**TASK OBJECTIVE:**
Extract, word for word, every line from the one containing "head_core, HEAD_NECK_RADIUS, RIB_TOP_SLOPE)" through the one containing "for node in", with both end lines kept.

**INPUT RECORDS:**
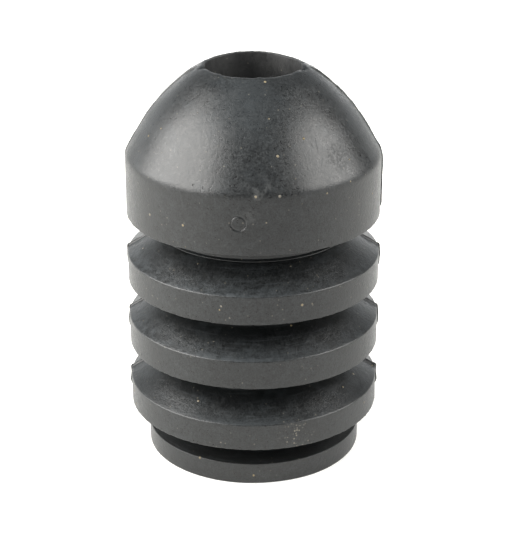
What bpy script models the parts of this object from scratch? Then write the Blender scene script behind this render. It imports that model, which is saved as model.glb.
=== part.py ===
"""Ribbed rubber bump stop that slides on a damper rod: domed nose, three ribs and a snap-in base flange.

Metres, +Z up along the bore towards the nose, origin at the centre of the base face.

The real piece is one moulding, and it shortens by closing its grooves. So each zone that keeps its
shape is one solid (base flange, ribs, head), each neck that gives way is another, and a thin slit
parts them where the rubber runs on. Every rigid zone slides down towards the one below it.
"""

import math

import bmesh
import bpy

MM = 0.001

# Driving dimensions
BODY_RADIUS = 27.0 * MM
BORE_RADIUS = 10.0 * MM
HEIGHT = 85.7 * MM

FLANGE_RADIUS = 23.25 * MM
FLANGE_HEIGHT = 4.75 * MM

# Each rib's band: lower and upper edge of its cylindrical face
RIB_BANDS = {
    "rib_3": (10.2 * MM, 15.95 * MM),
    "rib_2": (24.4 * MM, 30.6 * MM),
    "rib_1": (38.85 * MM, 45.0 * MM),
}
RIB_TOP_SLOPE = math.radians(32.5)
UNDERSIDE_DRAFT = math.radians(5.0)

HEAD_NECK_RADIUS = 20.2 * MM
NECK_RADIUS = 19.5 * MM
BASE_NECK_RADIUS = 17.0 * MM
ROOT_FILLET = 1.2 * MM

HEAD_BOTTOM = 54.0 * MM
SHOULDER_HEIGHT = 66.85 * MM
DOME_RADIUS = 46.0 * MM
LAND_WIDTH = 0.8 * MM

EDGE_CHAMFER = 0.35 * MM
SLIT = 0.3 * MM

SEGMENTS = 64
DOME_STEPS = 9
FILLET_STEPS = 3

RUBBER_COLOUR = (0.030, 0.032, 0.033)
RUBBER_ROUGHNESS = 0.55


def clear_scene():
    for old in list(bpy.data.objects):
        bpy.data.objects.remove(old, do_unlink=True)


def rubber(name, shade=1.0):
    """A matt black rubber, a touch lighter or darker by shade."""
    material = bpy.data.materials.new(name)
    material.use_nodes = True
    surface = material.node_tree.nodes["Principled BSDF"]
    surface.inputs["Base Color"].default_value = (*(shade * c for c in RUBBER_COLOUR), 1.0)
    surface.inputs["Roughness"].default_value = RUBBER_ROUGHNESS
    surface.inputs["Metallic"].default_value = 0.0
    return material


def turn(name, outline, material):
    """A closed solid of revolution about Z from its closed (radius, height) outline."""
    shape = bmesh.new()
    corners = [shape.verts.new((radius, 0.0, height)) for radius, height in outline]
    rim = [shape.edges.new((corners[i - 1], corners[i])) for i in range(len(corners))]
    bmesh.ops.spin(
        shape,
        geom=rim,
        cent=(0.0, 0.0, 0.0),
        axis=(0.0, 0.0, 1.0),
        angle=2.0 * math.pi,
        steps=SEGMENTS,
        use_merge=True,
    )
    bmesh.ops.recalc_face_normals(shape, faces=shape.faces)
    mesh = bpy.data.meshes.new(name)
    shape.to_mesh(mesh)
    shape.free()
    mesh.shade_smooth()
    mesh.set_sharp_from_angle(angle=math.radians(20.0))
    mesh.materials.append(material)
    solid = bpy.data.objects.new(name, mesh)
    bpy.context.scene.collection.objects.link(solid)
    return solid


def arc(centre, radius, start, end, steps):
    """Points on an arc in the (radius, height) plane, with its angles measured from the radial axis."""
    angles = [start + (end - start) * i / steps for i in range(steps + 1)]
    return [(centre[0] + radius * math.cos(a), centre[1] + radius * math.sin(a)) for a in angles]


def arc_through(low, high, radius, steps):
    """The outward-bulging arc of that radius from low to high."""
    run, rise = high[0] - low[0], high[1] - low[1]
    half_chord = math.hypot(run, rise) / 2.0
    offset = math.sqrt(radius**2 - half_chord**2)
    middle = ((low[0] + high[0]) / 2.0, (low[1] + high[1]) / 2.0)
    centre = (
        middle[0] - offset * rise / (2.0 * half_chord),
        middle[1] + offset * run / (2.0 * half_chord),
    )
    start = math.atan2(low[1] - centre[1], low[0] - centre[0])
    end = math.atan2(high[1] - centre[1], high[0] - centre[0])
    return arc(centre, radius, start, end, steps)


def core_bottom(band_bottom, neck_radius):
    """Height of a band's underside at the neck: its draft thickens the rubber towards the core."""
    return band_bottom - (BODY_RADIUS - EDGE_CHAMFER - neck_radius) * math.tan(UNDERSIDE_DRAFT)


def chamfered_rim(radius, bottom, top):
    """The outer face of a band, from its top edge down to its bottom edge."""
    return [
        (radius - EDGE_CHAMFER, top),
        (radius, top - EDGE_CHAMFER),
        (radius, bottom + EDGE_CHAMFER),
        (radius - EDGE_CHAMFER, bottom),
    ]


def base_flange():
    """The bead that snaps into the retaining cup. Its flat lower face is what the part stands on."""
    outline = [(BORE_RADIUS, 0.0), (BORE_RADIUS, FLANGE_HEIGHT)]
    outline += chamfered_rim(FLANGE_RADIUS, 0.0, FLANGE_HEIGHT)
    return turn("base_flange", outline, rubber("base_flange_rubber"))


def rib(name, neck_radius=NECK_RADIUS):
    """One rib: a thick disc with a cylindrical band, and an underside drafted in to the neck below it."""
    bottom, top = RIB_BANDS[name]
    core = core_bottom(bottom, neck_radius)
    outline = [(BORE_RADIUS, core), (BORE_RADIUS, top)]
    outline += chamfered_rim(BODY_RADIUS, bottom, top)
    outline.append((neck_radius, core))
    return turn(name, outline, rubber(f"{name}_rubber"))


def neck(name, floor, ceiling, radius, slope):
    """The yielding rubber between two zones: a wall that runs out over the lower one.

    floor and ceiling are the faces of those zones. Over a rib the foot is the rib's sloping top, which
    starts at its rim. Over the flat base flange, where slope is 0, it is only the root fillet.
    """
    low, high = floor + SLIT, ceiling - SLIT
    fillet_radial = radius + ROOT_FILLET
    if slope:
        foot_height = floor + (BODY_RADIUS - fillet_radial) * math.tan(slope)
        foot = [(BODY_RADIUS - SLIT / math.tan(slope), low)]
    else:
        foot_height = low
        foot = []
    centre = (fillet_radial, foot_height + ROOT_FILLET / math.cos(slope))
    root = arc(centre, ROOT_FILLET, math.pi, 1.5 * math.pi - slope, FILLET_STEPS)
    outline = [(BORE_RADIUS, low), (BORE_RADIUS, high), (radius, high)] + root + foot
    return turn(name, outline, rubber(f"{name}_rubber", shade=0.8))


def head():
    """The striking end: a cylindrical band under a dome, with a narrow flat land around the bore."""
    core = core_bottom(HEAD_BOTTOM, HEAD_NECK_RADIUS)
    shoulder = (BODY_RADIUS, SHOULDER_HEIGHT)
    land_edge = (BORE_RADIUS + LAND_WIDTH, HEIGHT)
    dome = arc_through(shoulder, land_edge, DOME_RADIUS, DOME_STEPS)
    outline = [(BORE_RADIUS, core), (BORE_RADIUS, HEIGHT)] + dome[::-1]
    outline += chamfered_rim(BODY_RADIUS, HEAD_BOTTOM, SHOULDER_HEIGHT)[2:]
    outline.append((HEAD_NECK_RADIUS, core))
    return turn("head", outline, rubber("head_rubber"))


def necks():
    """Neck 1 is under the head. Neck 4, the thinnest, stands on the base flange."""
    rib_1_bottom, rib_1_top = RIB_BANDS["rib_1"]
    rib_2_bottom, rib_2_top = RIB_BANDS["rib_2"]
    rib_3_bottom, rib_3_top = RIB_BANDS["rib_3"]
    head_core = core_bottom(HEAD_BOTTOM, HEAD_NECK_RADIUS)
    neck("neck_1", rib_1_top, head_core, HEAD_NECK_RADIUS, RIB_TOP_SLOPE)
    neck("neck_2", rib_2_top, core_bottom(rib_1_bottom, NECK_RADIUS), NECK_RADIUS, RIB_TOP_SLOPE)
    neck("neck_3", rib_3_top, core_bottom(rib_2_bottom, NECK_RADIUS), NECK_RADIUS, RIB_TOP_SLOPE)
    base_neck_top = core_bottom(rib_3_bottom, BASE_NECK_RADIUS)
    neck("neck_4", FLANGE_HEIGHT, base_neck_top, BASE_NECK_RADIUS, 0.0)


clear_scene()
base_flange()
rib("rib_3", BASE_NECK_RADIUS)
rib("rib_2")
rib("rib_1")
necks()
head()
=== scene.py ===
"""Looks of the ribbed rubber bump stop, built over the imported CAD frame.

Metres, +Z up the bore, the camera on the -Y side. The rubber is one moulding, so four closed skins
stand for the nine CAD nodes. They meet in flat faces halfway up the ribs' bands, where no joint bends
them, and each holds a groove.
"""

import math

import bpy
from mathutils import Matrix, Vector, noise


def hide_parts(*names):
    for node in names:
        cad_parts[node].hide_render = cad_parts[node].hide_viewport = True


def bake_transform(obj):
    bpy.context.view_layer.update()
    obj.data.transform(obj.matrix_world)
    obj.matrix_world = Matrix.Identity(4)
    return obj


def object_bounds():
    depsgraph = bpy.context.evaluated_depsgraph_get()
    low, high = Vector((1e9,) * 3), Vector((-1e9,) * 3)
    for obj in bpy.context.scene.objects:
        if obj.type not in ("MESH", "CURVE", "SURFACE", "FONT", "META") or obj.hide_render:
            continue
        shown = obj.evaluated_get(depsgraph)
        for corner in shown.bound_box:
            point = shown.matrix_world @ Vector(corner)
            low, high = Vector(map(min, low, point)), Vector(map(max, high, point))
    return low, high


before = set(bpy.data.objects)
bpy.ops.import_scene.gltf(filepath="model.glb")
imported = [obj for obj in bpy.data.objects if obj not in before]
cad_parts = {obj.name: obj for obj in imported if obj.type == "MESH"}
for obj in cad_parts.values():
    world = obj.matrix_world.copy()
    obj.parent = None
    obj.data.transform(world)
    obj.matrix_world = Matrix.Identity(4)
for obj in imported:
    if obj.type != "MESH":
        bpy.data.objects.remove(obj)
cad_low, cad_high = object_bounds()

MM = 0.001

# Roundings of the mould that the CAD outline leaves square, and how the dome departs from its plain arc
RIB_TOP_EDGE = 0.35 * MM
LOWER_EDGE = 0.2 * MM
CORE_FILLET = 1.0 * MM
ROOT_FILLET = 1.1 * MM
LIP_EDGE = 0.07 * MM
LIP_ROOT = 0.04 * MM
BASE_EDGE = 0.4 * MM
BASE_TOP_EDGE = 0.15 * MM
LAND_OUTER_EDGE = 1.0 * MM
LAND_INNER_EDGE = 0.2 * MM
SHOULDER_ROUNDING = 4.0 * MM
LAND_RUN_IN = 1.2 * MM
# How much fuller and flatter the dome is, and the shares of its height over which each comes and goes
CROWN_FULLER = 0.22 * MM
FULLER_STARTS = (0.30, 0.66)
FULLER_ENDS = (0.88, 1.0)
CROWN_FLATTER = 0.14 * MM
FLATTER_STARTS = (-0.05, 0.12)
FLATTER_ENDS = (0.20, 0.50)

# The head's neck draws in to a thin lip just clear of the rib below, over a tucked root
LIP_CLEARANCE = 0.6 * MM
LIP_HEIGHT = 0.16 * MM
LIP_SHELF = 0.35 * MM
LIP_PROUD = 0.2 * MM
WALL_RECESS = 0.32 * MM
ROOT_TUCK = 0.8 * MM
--
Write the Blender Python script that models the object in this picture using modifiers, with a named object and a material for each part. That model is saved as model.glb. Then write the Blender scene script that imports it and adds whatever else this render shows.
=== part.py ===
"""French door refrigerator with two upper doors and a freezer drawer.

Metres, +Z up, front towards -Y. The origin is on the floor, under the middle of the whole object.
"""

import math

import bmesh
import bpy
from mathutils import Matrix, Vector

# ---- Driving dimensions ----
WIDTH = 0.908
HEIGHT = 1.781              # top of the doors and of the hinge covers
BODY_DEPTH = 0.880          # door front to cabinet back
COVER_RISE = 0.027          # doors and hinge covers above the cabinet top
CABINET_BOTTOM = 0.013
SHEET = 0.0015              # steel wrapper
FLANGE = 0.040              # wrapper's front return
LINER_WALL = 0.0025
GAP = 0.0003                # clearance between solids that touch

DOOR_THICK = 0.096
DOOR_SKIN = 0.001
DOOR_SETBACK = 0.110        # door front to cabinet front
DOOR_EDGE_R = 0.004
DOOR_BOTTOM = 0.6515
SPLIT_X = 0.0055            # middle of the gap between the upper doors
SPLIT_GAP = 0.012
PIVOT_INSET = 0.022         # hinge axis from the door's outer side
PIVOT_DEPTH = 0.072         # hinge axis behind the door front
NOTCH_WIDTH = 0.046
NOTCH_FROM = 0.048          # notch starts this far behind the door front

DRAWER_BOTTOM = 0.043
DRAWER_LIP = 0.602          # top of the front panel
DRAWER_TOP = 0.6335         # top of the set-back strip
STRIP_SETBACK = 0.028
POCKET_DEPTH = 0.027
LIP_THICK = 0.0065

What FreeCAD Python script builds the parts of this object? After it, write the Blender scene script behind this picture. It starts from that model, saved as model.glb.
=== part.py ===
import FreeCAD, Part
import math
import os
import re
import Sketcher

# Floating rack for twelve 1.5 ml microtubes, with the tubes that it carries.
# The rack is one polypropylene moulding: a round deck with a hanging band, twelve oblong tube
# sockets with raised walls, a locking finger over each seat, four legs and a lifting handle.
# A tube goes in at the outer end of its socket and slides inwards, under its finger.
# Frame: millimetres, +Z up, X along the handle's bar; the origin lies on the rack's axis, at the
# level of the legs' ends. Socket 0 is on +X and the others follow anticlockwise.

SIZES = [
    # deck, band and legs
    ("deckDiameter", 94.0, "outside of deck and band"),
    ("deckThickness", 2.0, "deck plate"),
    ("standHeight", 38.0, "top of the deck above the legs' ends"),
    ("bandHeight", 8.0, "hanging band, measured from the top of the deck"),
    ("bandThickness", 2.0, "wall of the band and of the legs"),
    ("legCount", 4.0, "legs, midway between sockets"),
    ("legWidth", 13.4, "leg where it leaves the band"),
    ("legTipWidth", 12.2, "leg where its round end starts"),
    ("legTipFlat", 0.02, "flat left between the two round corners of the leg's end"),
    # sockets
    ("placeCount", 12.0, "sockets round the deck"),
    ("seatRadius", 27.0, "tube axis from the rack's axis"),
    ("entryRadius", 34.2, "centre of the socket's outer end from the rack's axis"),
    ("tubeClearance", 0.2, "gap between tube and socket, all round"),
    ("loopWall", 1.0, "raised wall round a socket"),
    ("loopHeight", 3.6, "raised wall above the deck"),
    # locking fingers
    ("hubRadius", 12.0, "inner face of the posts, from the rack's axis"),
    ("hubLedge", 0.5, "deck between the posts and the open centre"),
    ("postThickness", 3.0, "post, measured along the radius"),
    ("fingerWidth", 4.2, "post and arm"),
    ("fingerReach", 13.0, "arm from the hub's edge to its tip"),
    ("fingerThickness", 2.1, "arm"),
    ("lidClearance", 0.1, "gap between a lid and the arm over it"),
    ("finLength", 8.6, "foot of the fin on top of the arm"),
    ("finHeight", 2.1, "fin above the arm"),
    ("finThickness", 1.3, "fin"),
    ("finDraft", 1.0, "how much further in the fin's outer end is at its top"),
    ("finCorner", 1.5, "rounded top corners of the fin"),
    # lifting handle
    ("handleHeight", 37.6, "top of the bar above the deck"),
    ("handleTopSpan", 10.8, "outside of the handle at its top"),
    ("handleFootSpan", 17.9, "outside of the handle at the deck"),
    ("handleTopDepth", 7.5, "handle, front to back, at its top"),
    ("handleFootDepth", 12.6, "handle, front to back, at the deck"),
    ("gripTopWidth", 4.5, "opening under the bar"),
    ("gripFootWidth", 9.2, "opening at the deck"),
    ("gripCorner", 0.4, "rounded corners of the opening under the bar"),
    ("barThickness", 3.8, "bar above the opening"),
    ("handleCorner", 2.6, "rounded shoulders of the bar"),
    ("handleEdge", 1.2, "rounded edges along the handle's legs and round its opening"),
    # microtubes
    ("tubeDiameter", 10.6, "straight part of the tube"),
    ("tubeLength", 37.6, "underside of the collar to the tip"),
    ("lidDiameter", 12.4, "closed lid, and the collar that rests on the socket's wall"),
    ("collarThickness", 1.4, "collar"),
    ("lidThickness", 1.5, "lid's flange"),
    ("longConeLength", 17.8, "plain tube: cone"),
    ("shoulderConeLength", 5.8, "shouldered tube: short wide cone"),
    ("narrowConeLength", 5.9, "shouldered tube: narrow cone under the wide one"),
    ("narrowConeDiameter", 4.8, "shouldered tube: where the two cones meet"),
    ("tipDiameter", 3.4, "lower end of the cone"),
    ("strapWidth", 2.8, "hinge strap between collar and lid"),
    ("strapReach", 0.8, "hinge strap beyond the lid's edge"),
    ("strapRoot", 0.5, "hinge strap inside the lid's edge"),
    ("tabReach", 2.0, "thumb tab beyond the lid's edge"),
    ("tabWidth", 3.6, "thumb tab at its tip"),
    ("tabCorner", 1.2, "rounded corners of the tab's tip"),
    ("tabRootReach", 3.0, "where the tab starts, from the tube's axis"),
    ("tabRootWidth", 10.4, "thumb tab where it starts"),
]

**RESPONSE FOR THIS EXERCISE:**
    neck("neck_1", rib_1_top, head_core, HEAD_NECK_RADIUS, RIB_TOP_SLOPE)
    neck("neck_2", rib_2_top, core_bottom(rib_1_bottom, NECK_RADIUS), NECK_RADIUS, RIB_TOP_SLOPE)
    neck("neck_3", rib_3_top, core_bottom(rib_2_bottom, NECK_RADIUS), NECK_RADIUS, RIB_TOP_SLOPE)
    base_neck_top = core_bottom(rib_3_bottom, BASE_NECK_RADIUS)
    neck("neck_4", FLANGE_HEIGHT, base_neck_top, BASE_NECK_RADIUS, 0.0)


clear_scene()
base_flange()
rib("rib_3", BASE_NECK_RADIUS)
rib("rib_2")
rib("rib_1")
necks()
head()
=== scene.py ===
"""Looks of the ribbed rubber bump stop, built over the imported CAD frame.

Metres, +Z up the bore, the camera on the -Y side. The rubber is one moulding, so four closed skins
stand for the nine CAD nodes. They meet in flat faces halfway up the ribs' bands, where no joint bends
them, and each holds a groove.
"""

import math

import bpy
from mathutils import Matrix, Vector, noise


def hide_parts(*names):
    for node in names:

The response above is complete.